* WHAT NEEDS TO BE DONE:
Reproduce the material in full, exactly as written.

* DATA SECTION:
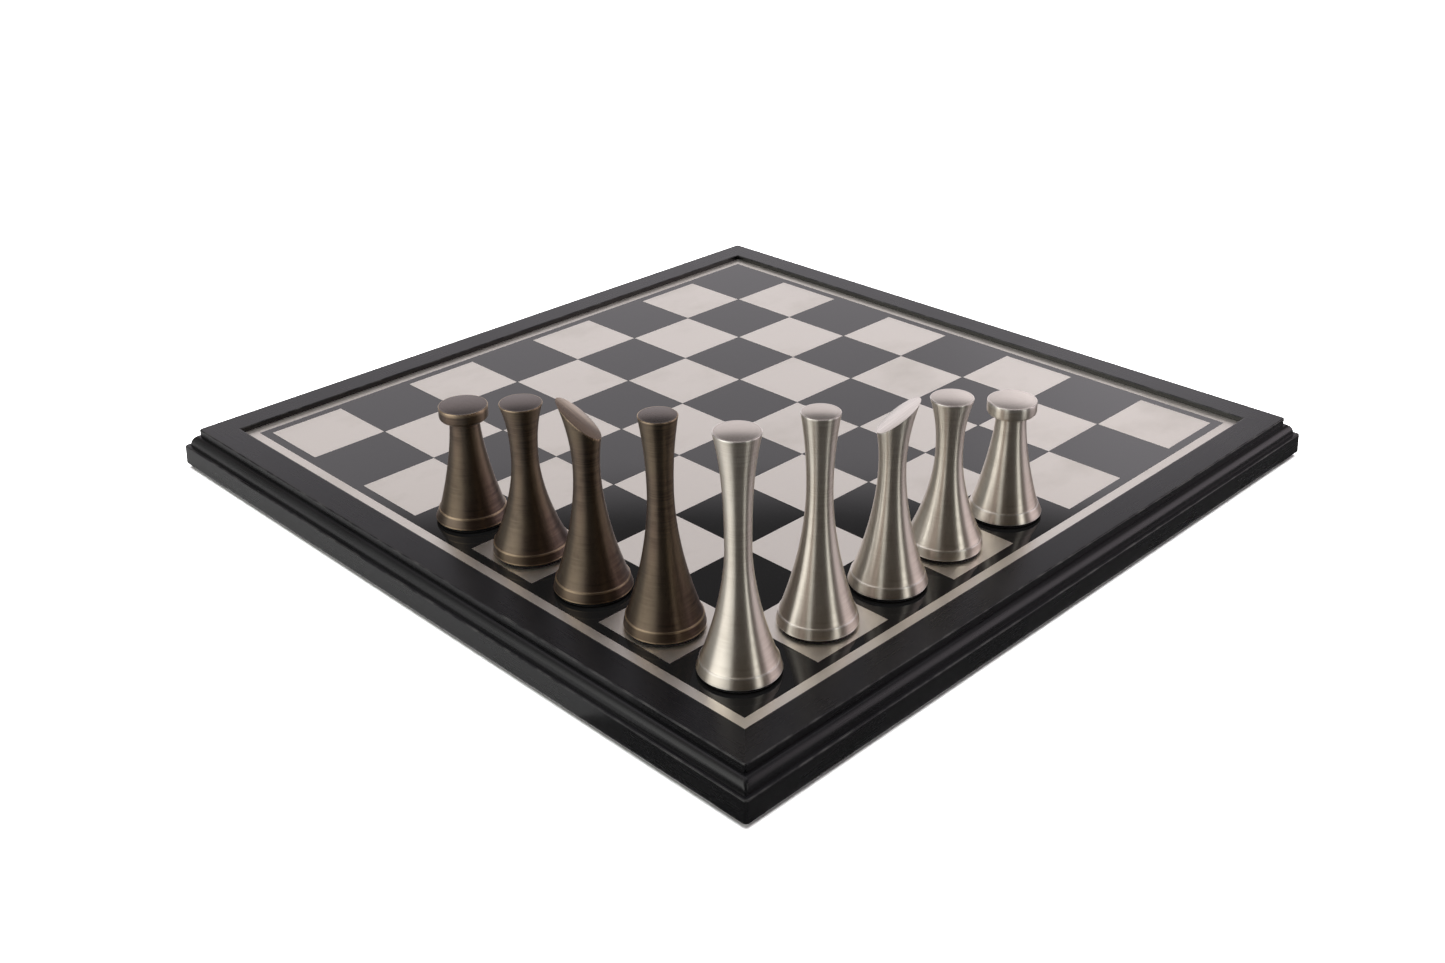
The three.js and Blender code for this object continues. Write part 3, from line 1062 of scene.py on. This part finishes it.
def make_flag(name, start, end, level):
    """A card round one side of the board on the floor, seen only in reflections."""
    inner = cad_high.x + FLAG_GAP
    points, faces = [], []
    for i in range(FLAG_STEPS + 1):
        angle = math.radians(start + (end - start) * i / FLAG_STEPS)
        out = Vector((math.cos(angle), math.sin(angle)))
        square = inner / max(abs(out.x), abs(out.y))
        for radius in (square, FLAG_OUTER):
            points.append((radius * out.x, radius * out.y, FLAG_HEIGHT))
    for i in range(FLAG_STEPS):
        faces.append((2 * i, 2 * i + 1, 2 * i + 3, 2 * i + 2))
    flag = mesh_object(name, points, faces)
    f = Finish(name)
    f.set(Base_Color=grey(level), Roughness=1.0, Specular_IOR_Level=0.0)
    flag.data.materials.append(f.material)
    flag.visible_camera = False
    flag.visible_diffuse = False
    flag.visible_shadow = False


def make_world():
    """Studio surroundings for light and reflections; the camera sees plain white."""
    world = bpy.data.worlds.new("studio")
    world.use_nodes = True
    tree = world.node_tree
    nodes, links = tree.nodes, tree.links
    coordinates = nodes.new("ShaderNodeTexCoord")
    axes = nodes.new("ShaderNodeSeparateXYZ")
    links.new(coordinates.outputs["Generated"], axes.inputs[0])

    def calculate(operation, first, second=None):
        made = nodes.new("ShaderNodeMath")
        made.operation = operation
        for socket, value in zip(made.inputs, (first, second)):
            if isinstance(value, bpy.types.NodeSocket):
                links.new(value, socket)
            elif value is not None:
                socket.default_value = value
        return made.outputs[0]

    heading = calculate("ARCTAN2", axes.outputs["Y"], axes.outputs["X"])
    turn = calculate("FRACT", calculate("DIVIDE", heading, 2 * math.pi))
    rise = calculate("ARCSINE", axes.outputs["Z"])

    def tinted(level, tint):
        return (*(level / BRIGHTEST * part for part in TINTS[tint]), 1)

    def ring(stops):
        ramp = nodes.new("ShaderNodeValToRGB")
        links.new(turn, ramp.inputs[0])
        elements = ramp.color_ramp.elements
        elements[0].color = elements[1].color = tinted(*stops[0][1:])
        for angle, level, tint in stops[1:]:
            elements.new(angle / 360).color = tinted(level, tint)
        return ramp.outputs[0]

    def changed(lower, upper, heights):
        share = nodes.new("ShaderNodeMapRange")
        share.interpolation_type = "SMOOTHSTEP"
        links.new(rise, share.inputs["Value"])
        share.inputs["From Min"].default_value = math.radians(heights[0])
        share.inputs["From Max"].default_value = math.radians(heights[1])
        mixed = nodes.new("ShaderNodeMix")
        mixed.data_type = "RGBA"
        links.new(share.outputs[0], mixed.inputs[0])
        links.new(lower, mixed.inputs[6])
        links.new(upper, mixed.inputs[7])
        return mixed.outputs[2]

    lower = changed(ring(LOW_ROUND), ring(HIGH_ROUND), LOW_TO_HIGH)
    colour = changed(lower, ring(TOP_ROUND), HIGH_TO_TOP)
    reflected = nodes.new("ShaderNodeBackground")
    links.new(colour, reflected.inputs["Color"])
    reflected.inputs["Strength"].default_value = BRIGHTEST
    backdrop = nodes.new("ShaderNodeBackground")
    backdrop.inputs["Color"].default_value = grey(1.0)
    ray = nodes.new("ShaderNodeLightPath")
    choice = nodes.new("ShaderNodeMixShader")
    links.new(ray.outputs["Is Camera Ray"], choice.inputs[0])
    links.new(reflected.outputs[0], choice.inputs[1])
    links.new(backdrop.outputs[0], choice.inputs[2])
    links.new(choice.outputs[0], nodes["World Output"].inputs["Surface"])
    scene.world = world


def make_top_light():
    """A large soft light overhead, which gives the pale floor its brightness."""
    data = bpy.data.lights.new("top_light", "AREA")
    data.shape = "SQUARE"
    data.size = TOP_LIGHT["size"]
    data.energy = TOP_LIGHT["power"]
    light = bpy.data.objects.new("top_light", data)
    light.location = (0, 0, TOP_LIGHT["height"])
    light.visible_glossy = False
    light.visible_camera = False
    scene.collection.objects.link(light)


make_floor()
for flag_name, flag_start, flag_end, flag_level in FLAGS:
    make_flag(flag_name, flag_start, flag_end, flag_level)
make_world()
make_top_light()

* FULL RESPONSE:
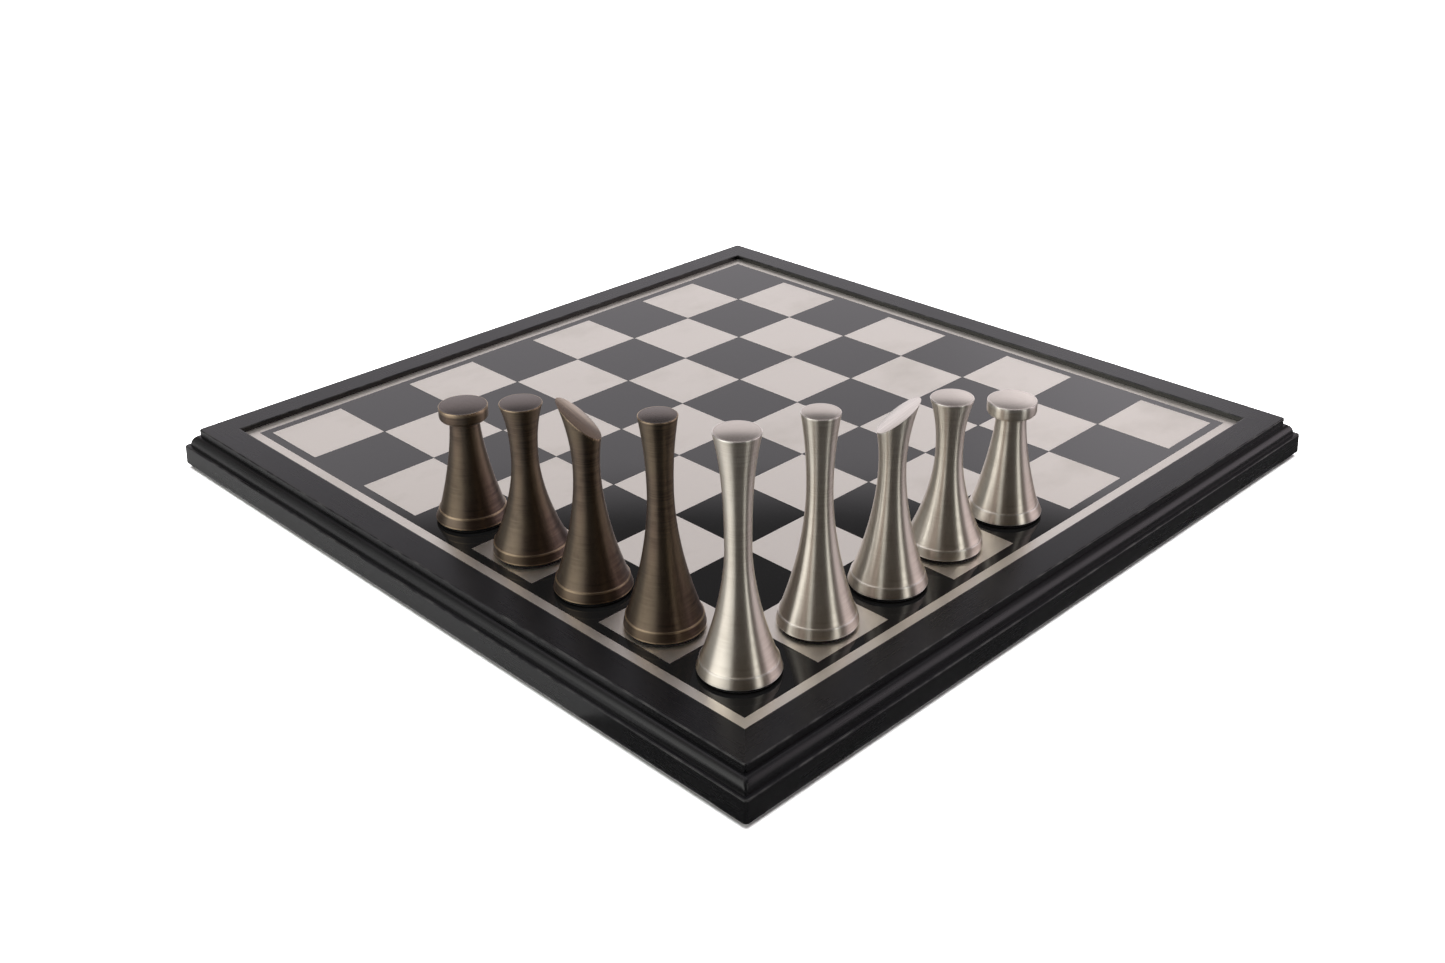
The three.js and Blender code for this object continues. Write part 3, from line 1062 of scene.py on. This part finishes it.
def make_flag(name, start, end, level):
    """A card round one side of the board on the floor, seen only in reflections."""
    inner = cad_high.x + FLAG_GAP
    points, faces = [], []
    for i in range(FLAG_STEPS + 1):
        angle = math.radians(start + (end - start) * i / FLAG_STEPS)
        out = Vector((math.cos(angle), math.sin(angle)))
        square = inner / max(abs(out.x), abs(out.y))
        for radius in (square, FLAG_OUTER):
            points.append((radius * out.x, radius * out.y, FLAG_HEIGHT))
    for i in range(FLAG_STEPS):
        faces.append((2 * i, 2 * i + 1, 2 * i + 3, 2 * i + 2))
    flag = mesh_object(name, points, faces)
    f = Finish(name)
    f.set(Base_Color=grey(level), Roughness=1.0, Specular_IOR_Level=0.0)
    flag.data.materials.append(f.material)
    flag.visible_camera = False
    flag.visible_diffuse = False
    flag.visible_shadow = False


def make_world():
    """Studio surroundings for light and reflections; the camera sees plain white."""
    world = bpy.data.worlds.new("studio")
    world.use_nodes = True
    tree = world.node_tree
    nodes, links = tree.nodes, tree.links
    coordinates = nodes.new("ShaderNodeTexCoord")
    axes = nodes.new("ShaderNodeSeparateXYZ")
    links.new(coordinates.outputs["Generated"], axes.inputs[0])

    def calculate(operation, first, second=None):
        made = nodes.new("ShaderNodeMath")
        made.operation = operation
        for socket, value in zip(made.inputs, (first, second)):
            if isinstance(value, bpy.types.NodeSocket):
                links.new(value, socket)
            elif value is not None:
                socket.default_value = value
        return made.outputs[0]

    heading = calculate("ARCTAN2", axes.outputs["Y"], axes.outputs["X"])
    turn = calculate("FRACT", calculate("DIVIDE", heading, 2 * math.pi))
    rise = calculate("ARCSINE", axes.outputs["Z"])

    def tinted(level, tint):
        return (*(level / BRIGHTEST * part for part in TINTS[tint]), 1)

    def ring(stops):
        ramp = nodes.new("ShaderNodeValToRGB")
        links.new(turn, ramp.inputs[0])
        elements = ramp.color_ramp.elements
        elements[0].color = elements[1].color = tinted(*stops[0][1:])
        for angle, level, tint in stops[1:]:
            elements.new(angle / 360).color = tinted(level, tint)
        return ramp.outputs[0]

    def changed(lower, upper, heights):
        share = nodes.new("ShaderNodeMapRange")
        share.interpolation_type = "SMOOTHSTEP"
        links.new(rise, share.inputs["Value"])
        share.inputs["From Min"].default_value = math.radians(heights[0])
        share.inputs["From Max"].default_value = math.radians(heights[1])
        mixed = nodes.new("ShaderNodeMix")
        mixed.data_type = "RGBA"
        links.new(share.outputs[0], mixed.inputs[0])
        links.new(lower, mixed.inputs[6])
        links.new(upper, mixed.inputs[7])
        return mixed.outputs[2]

    lower = changed(ring(LOW_ROUND), ring(HIGH_ROUND), LOW_TO_HIGH)
    colour = changed(lower, ring(TOP_ROUND), HIGH_TO_TOP)
    reflected = nodes.new("ShaderNodeBackground")
    links.new(colour, reflected.inputs["Color"])
    reflected.inputs["Strength"].default_value = BRIGHTEST
    backdrop = nodes.new("ShaderNodeBackground")
    backdrop.inputs["Color"].default_value = grey(1.0)
    ray = nodes.new("ShaderNodeLightPath")
    choice = nodes.new("ShaderNodeMixShader")
    links.new(ray.outputs["Is Camera Ray"], choice.inputs[0])
    links.new(reflected.outputs[0], choice.inputs[1])
    links.new(backdrop.outputs[0], choice.inputs[2])
    links.new(choice.outputs[0], nodes["World Output"].inputs["Surface"])
    scene.world = world


def make_top_light():
    """A large soft light overhead, which gives the pale floor its brightness."""
    data = bpy.data.lights.new("top_light", "AREA")
    data.shape = "SQUARE"
    data.size = TOP_LIGHT["size"]
    data.energy = TOP_LIGHT["power"]
    light = bpy.data.objects.new("top_light", data)
    light.location = (0, 0, TOP_LIGHT["height"])
    light.visible_glossy = False
    light.visible_camera = False
    scene.collection.objects.link(light)


make_floor()
for flag_name, flag_start, flag_end, flag_level in FLAGS:
    make_flag(flag_name, flag_start, flag_end, flag_level)
make_world()
make_top_light()